● Supplied information
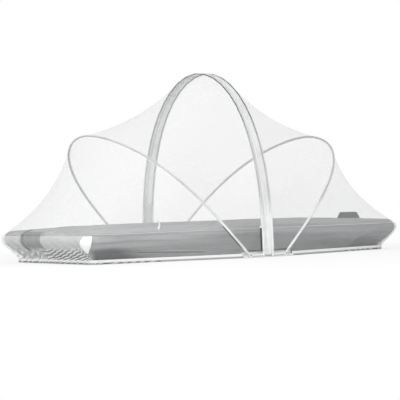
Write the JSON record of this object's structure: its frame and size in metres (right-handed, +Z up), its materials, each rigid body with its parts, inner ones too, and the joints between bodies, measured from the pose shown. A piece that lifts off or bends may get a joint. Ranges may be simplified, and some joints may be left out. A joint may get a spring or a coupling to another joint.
{
  "type": "pop-up mosquito net on a single mattress",
  "caption": "Free-standing sheer net tent on sprung wire hoops that fold down like two hoods from hinged hubs, closed by a zip at the middle and stretched over a grey single mattress.",
  "frame": {"origin": "centre of the floor sheet's underside, where the bed stands on the floor", "axes": "+X along the bed towards its right end, +Y from the zip's front side to the back, +Z up"},
  "size_m": [1.9262, 1.1096, 0.945],
  "materials": {
    "net_mesh": "sheer white mesh",
    "white_cloth": "matte woven binding",
    "mattress_cloth": "soft heather-grey knit",
    "handle_cloth": "matte dark-grey webbing",
    "hoop_wire": "satin grey",
    "pin_steel": "brushed",
    "hub_plastic": "moulded white",
    "zip_plastic": "moulded white"
  },
  "bodies": {
    "base": {"floor_sheet": "white_cloth", "mattress": "mattress_cloth", "mattress_piping": "white_cloth", "tie_tape": "white_cloth", "corner_patch": "white_cloth", "carry_handle_left": "handle_cloth", "base_rod_left": "hoop_wire", "hem_left": "white_cloth", "skirt_left": "net_mesh", "net_end_left": "net_mesh", "carry_handle_right": "handle_cloth", "base_rod_right": "hoop_wire", "hem_right": "white_cloth", "skirt_right": "net_mesh", "net_end_right": "net_mesh", "hinge_base_front": "hub_plastic", "hub_guard_front": "white_cloth", "pivot_pin_front_left": "pin_steel", "pivot_pin_front_right": "pin_steel", "hinge_base_back": "hub_plastic", "hub_guard_back": "white_cloth", "pivot_pin_back_left": "pin_steel", "pivot_pin_back_right": "pin_steel"},
    "end_left": {"end_hoop_left": "hoop_wire", "end_sleeve_left": "white_cloth", "end_socket_front_left": "hub_plastic", "end_socket_back_left": "hub_plastic"},
    "centre_left": {"centre_hoop_left": "hoop_wire", "centre_sleeve_left": "white_cloth", "centre_toe_front_left": "hub_plastic", "centre_toe_back_left": "hub_plastic", "zip_chain_left": "zip_plastic", "centre_band_left": "white_cloth", "net_roof_left": "net_mesh", "tie_tab": "white_cloth", "tie_strap": "handle_cloth"},
    "end_right": {"end_hoop_right": "hoop_wire", "end_sleeve_right": "white_cloth", "end_socket_front_right": "hub_plastic", "end_socket_back_right": "hub_plastic"},
    "centre_right": {"centre_hoop_right": "hoop_wire", "centre_sleeve_right": "white_cloth", "centre_toe_front_right": "hub_plastic", "centre_toe_back_right": "hub_plastic", "zip_chain_right": "zip_plastic", "centre_band_right": "white_cloth", "net_roof_right": "net_mesh"},
    "slider": {"zip_slider": "zip_plastic"},
    "pull": {"zip_pull": "zip_plastic"}
  },
  "joints": [
    {"name": "end_left_fold", "type": "hinge", "parent": "base", "child": "end_left", "pos_m": [-0.10822, 0, 0.0135], "axis": [0, -1, 0], "range_deg": [0, 27], "deforming": ["net_end_left"]},
    {"name": "centre_left_fold", "type": "hinge", "parent": "end_left", "child": "centre_left", "pos_m": [-0.10822, 0, 0.0135], "axis": [0, -1, 0], "range_deg": [0, 42], "deforming": ["net_roof_left"]},
    {"name": "end_right_fold", "type": "hinge", "parent": "base", "child": "end_right", "pos_m": [0.10822, 0, 0.0135], "axis": [0, 1, 0], "range_deg": [0, 27], "deforming": ["net_end_right"]},
    {"name": "centre_right_fold", "type": "hinge", "parent": "end_right", "child": "centre_right", "pos_m": [0.10822, 0, 0.0135], "axis": [0, 1, 0], "range_deg": [0, 42], "deforming": ["net_roof_right"]},
    {"name": "slider_slide", "type": "slide", "parent": "centre_right", "child": "slider", "axis": [0, 0.033, 0.9995], "range_m": [-0.03, 0.06]},
    {"name": "pull_swing", "type": "hinge", "parent": "slider", "child": "pull", "pos_m": [-0.01, -0.5521, 0.087], "axis": [-1, 0, 0], "range_deg": [0, 150]}
  ]
}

● Exercise task
Copy out the data shown above without altering anything.

● Solution for this task
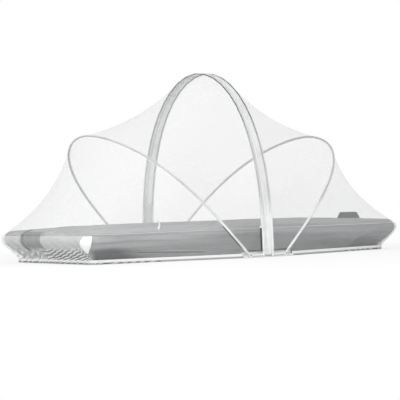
Write the JSON record of this object's structure: its frame and size in metres (right-handed, +Z up), its materials, each rigid body with its parts, inner ones too, and the joints between bodies, measured from the pose shown. A piece that lifts off or bends may get a joint. Ranges may be simplified, and some joints may be left out. A joint may get a spring or a coupling to another joint.
{
  "type": "pop-up mosquito net on a single mattress",
  "caption": "Free-standing sheer net tent on sprung wire hoops that fold down like two hoods from hinged hubs, closed by a zip at the middle and stretched over a grey single mattress.",
  "frame": {"origin": "centre of the floor sheet's underside, where the bed stands on the floor", "axes": "+X along the bed towards its right end, +Y from the zip's front side to the back, +Z up"},
  "size_m": [1.9262, 1.1096, 0.945],
  "materials": {
    "net_mesh": "sheer white mesh",
    "white_cloth": "matte woven binding",
    "mattress_cloth": "soft heather-grey knit",
    "handle_cloth": "matte dark-grey webbing",
    "hoop_wire": "satin grey",
    "pin_steel": "brushed",
    "hub_plastic": "moulded white",
    "zip_plastic": "moulded white"
  },
  "bodies": {
    "base": {"floor_sheet": "white_cloth", "mattress": "mattress_cloth", "mattress_piping": "white_cloth", "tie_tape": "white_cloth", "corner_patch": "white_cloth", "carry_handle_left": "handle_cloth", "base_rod_left": "hoop_wire", "hem_left": "white_cloth", "skirt_left": "net_mesh", "net_end_left": "net_mesh", "carry_handle_right": "handle_cloth", "base_rod_right": "hoop_wire", "hem_right": "white_cloth", "skirt_right": "net_mesh", "net_end_right": "net_mesh", "hinge_base_front": "hub_plastic", "hub_guard_front": "white_cloth", "pivot_pin_front_left": "pin_steel", "pivot_pin_front_right": "pin_steel", "hinge_base_back": "hub_plastic", "hub_guard_back": "white_cloth", "pivot_pin_back_left": "pin_steel", "pivot_pin_back_right": "pin_steel"},
    "end_left": {"end_hoop_left": "hoop_wire", "end_sleeve_left": "white_cloth", "end_socket_front_left": "hub_plastic", "end_socket_back_left": "hub_plastic"},
    "centre_left": {"centre_hoop_left": "hoop_wire", "centre_sleeve_left": "white_cloth", "centre_toe_front_left": "hub_plastic", "centre_toe_back_left": "hub_plastic", "zip_chain_left": "zip_plastic", "centre_band_left": "white_cloth", "net_roof_left": "net_mesh", "tie_tab": "white_cloth", "tie_strap": "handle_cloth"},
    "end_right": {"end_hoop_right": "hoop_wire", "end_sleeve_right": "white_cloth", "end_socket_front_right": "hub_plastic", "end_socket_back_right": "hub_plastic"},
    "centre_right": {"centre_hoop_right": "hoop_wire", "centre_sleeve_right": "white_cloth", "centre_toe_front_right": "hub_plastic", "centre_toe_back_right": "hub_plastic", "zip_chain_right": "zip_plastic", "centre_band_right": "white_cloth", "net_roof_right": "net_mesh"},
    "slider": {"zip_slider": "zip_plastic"},
    "pull": {"zip_pull": "zip_plastic"}
  },
  "joints": [
    {"name": "end_left_fold", "type": "hinge", "parent": "base", "child": "end_left", "pos_m": [-0.10822, 0, 0.0135], "axis": [0, -1, 0], "range_deg": [0, 27], "deforming": ["net_end_left"]},
    {"name": "centre_left_fold", "type": "hinge", "parent": "end_left", "child": "centre_left", "pos_m": [-0.10822, 0, 0.0135], "axis": [0, -1, 0], "range_deg": [0, 42], "deforming": ["net_roof_left"]},
    {"name": "end_right_fold", "type": "hinge", "parent": "base", "child": "end_right", "pos_m": [0.10822, 0, 0.0135], "axis": [0, 1, 0], "range_deg": [0, 27], "deforming": ["net_end_right"]},
    {"name": "centre_right_fold", "type": "hinge", "parent": "end_right", "child": "centre_right", "pos_m": [0.10822, 0, 0.0135], "axis": [0, 1, 0], "range_deg": [0, 42], "deforming": ["net_roof_right"]},
    {"name": "slider_slide", "type": "slide", "parent": "centre_right", "child": "slider", "axis": [0, 0.033, 0.9995], "range_m": [-0.03, 0.06]},
    {"name": "pull_swing", "type": "hinge", "parent": "slider", "child": "pull", "pos_m": [-0.01, -0.5521, 0.087], "axis": [-1, 0, 0], "range_deg": [0, 150]}
  ]
}